Both Rogers, who now lives in Oakland, and Ozer, who came from Moraga, had gathered at the Berkeley house of Don Jelinek, a lawyer and civil rights activist, to watch the 14-part film which has been out of circulation for 10 years because of dispute with copyright licensing. 

Along with some 35 other people, they huddled around Jelinek’s desktop PC to watch a pirated digital copy as a way to protest the copyright laws and demand access to what they say is one of the most authoritative accounts of the civil rights movement. 

“I think our story needs to be told and we should have access to it,” said Rogers, who registered voters in Alabama along side Stokely Carmichael. “We should have some control over our history.” 

According to a story that first appeared in Wired News, the film’s production company, Blackside, Inc., has been unable to re-release the film because its temporary lease on copyrighted newsreel footage, photographs and songs, expired. Blackside is trying to raise the money needed to re-license them, but it’s slow going because the cost is high. One estimate put it somewhere around $500,000.  

The illegal screening in Berkeley was one of around 100 around the country that were organized in part by Downhill Battle, a non-profit based in Massachusetts which says its main purpose is to promote “participatory culture.” They had the idea after reading the article in Wired and posted a digital copy of the documentary on their website available for download through a peer-to-peer sharing technique called BitTorrent. That’s how Tom Hunt, one of the organizers of the Berkeley screening, got the copy shown at Jelinek’s house. 

The screenings, described by organizers as acts of civil disobedience, were meant to coincide with Black History month. 

Downhill Battle eventually took the file off their website after being approached by a lawyer from Blackside, but that didn’t stop the screenings across the country, as well as some internationally. Other screenings used copies of the documentary on file at public libraries. 

“I think probably the issue of the 20th century was race. The issue of the 21st century is going to be access to information,” said Bruce Hartford, a former staff member of Martin Luther King, Jr.’s organization, the Southern Christian Leadership Conference, and a co-organizer of the Berkeley event. “Without access to information, democracy is a myth.” 

Both Hartford and Jelinek belong to an organization called Bay Area Veterans of the Civil Rights Movement. After hearing about the screenings, they passed a resolution during their monthly meeting in support of the events and decided to have their own. 

“To us, knowledge is a human right every bit as important as the right to vote and the right to be treated with courtesy and respect. Therefore, we do not believe that reading, or viewing, or listening is, or should ever become, a crime. Nor should access to information become a luxury sold only to the wealthy,” part of the statement reads. 

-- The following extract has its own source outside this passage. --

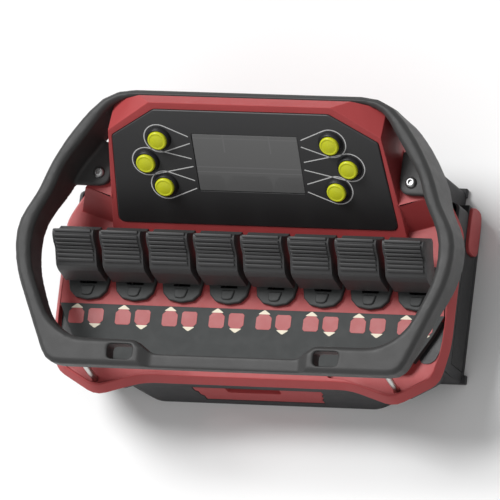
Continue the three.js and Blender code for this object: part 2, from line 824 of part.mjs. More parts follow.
// A boot on the deck: a raised plate with rounded front corners and a plug into the deck slot.
function leverBoot() {
  const [half, front, back] = [lever_width / 2, -boot_front, boot_back];
  const plate = outline([
    [half, back, 3],
    [-half, back, 3],
    [-half, front, boot_corner],
    [half, front, boot_corner],
  ]);
  const top = slopedSlab(plate, fit, boot_height, 0.8, 0.8);
  const plug = box(
    [-boot_hole.half_width + fit, boot_hole.front + fit, -wall - 2],
    [boot_hole.half_width - fit, boot_hole.back - fit, boot_height - 1],
  );
  const swing = Math.tan(degrees(lever_swing)) * (pivot_drop + 1) + stem_thickness / 2 + 1.2;
  const opening = box([-stem_width / 2 - 1, pivot_y - swing, -10], [stem_width / 2 + 1, pivot_y + swing, 10]);
  const tongue_shape = outline([
    [tongue_width / 2, -1.6],
    [-tongue_width / 2, -1.6],
    [-tongue_width / 2, front + 3.2, 3],
    [tongue_width / 2 - 2, front + 3.2, 3],
  ]);
  const tongue = slopedSlab(tongue_shape, boot_height - 1, boot_height + tongue_height, 0.6, 0.6);
  return join(cut(join(top, plug), opening), cut(tongue, opening));
}

function leverCarrier() {
  const end = (lever_count * lever_pitch) / 2 - 2.5;
  const floor_level = pivot_height - hub_diameter / 2 - 2;
  const floor = box([-end, pivot_y - 13, floor_level - carrier_thickness], [end, pivot_y + 13, floor_level]);
  const dividers = Array.from({ length: lever_count + 1 }, (_, i) => {
    const x = THREE.MathUtils.clamp((i - lever_count / 2) * lever_pitch, -end + 1.5, end - 1.5);
    return box([x - 1.5, pivot_y - 11, floor_level - 1], [x + 1.5, pivot_y + 11, rim_bottom - 1]);
  });
  const bore = bar(shaft_diameter + 2 * fit, far, 'x', [0, pivot_y, pivot_height], 12);
  return cut(join(floor, ...dividers), bore);
}

// ---------------------------------------------------------------- label plate

function labelPlate() {
  const bottom = deck_height + fit;
  const plate = slab(mirrored(label_corners()), bottom, bottom + label_thickness);
  const outer = slab(mirrored(label_corners()), deck_height - pocket_depth + fit, bottom + label_thickness);
  const inner = slab(mirrored(label_corners(label_thickness)), 0, bottom);
  const slanted_only = box([-far, label_front_y + 8, 0], [far, label_top_y - 4, far]);
  const skirt = cut(outer, inner).intersect(slanted_only);
  return join(plate, cut(skirt, box([-label_front_half_width, -far, 0], [label_front_half_width, far, bottom])));
}

// ---------------------------------------------------------------- battery and side module

function battery() {
  const lean_matrix = batteryBlock(0, battery_depth).intersect(faceted([front_plane(0.4)]));
  const finger = moved(
    slopedSlab(rectangle(46, 12, 3), -6, 6, 1, 1),
    shift(-4, base_front_y + 2, battery_foot + battery_height - 4).multiply(front_view),
  );
  return cut(lean_matrix, finger);
}

const batteryContacts = () => box(
  [-22, base_front_y + battery_depth + wall + 3 * fit, battery_foot + 4],
  [22, base_front_y + battery_depth + wall + 8, battery_foot + 16],
);

function sideModule() {
  const block = box(
    [base_half_width - module_thickness, base_bulge_front_y, foot_height + 1],
    [base_half_width, base_bulge_back_y - 1, module_height],
  );
  const seat = stopShape(fit, base_half_width - module_thickness + 1.5, base_half_width + 5);
  const stem_hole = bar(12 + 2 * fit, 40, 'x', [base_half_width, stop_y, stop_level]);
  return cut(block, seat, stem_hole);
}

// The stop button's outline on the side wall, made solid from one X to another.
function stopShape(gap, from, to) {
  const shape = rectangle(stop_length + 2 * gap, stop_height + 2 * gap, stop_corner);
  return moved(along_x(shape, from, to), shift(0, stop_y, stop_level));
}

function stopButton() {
  const rear = base_half_width - module_thickness + 1.5 + stop_travel + fit;
  const cap = stopShape(0, rear, base_half_width + stop_rise);
  const stem = bar(12, rear - base_half_width + module_thickness + 1, 'x', [
    (rear + base_half_width - module_thickness - 1) / 2 + 0.5,
    stop_y,
    stop_level,
  ]);
  return join(cap, stem);
}

// ---------------------------------------------------------------- electronics and screws

const mainBoard = () => box([-118, 0, board_level], [118, 96, board_level + board_thickness]);
const radioModule = () => box([-100, 40, board_level + board_thickness + fit], [-48, 84, board_level + 10]);

const housingScrew = () => turned([
  [0, 0],
  [housing_screw_head / 2, 0],
  [housing_screw_head / 2, 3],
  [housing_screw_diameter / 2, 3],
  [housing_screw_diameter / 2, rim_bottom],
  [0, rim_bottom],
], 14);

// ---------------------------------------------------------------- put the station together

add('top_housing', topHousing(), finish.red);
add('bottom_housing', bottomHousing(), finish.grey);
add('housing_seal', housingSeal(), finish.black);
add('guard_frame', guardFrame(), finish.grey);
add('label_plate', labelPlate(), finish.grey);
add('display_fascia', displayFascia(), finish.black, panel);
add('display_screen', displayScreen(), finish.screen, panel);
add('display_board', displayBoard(), finish.board, panel);

for (const [side, label] of [[-1, 'left'], [1, 'right']]) {
  const screw = add(`guard_screw_${label}`, guardScrew(), finish.steel);
  screw.position.set(side * tab_x, tab_y, flank_height);
  const rod = add(`support_rod_${label}`, rodSolid(), finish.steel);
  rod.applyMatrix4(rodMatrix(side));
}

buttonSites().forEach(([x, y], i) => {
  const bezel = add(`button_bezel_${i + 1}`, buttonBezel(), finish.black, panel);
  const cap = add(`button_cap_${i + 1}`, buttonCap(), finish.yellow, panel);
  bezel.position.set(x, y, 0);
  cap.position.set(x, y, 0);
});

lever_row.forEach((x, i) => {
  const boot = add(`lever_boot_${i + 1}`, leverBoot(), finish.dark);
  boot.position.set(x, 0, deck_height);
  const paddle = add(`lever_${i + 1}`, lever(), finish.dark);
  paddle.position.set(x, pivot_y, pivot_height);
});

const shaft_length = lever_count * lever_pitch - 3;
add('lever_shaft', bar(shaft_diameter, shaft_length, 'x', [0, pivot_y, pivot_height], 12), finish.steel);
add('lever_carrier', leverCarrier(), finish.dark);
add('main_circuit_board', mainBoard(), finish.board);
add('radio_module', radioModule(), finish.steel);
add('battery_pack', battery(), finish.red);
add('battery_contacts', batteryContacts(), finish.brass);
add('side_module', sideModule(), finish.black);
add('stop_button', stopButton(), finish.red);
housing_screw_sites.forEach(([x, y], i) => {
  const screw = add(`housing_screw_${i + 1}`, housingScrew(), finish.steel);
  screw.position.set(x, y, 4);
});

// The origin is the middle of the underside of the overall box.
const part = new THREE.Group();
const reach = new THREE.Box3().setFromObject(station);
station.position.y = -(reach.min.y + reach.max.y) / 2;
part.add(station);

export default part;
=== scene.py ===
"""Belt-carried radio control station with ribbed paddle levers, a display and a guard frame."""

import json
import math

import bmesh
import bpy
from bpy.props import FloatProperty, FloatVectorProperty, IntProperty, PointerProperty
from mathutils import Matrix, Vector


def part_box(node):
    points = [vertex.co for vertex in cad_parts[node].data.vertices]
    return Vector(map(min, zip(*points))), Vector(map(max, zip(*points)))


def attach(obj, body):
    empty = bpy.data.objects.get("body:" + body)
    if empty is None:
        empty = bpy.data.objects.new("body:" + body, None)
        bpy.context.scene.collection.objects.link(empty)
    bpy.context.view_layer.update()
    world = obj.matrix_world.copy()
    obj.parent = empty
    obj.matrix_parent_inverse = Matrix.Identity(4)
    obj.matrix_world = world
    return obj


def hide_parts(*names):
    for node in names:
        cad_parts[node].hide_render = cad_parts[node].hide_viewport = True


bl_info = {
    "name": "Control station",
    "version": (1, 0, 0),
    "blender": (4, 5, 0),
    "location": "View3D > Sidebar > Station",
    "description": "Builds the finished pieces of a radio control station round its packed model",
    "category": "Object",
}

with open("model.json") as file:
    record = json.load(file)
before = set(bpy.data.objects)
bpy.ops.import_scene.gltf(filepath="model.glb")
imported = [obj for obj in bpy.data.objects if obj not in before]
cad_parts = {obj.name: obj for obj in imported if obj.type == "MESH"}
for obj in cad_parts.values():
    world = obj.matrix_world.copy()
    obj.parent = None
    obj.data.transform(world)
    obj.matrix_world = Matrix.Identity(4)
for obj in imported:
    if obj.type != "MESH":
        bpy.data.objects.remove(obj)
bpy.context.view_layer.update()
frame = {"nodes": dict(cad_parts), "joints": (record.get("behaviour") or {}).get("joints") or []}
joints = {joint["name"]: joint for joint in frame["joints"]}
ROOT = "station"
MM = 0.001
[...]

After the screening, Rogers spoke, recounting several of the more harrowing events he participated in, such as the picket he marched to protest a segregated restaurant in Alabama. Even though he and others were met by a gang of counter-protestors wielding weapons, Rogers continued to picket and was eventually arrested.  

“I still feel that what I did wasn’t that significant. Other people gave their lives, like Martin Luther King,” he said. 

Next to him, David sat bug-eyed. He was shocked by the footage he saw of the murder of Emmett Till and the stories he was hearing. 

“This will be a good discussion point,” to say the least, said his mom Sumi.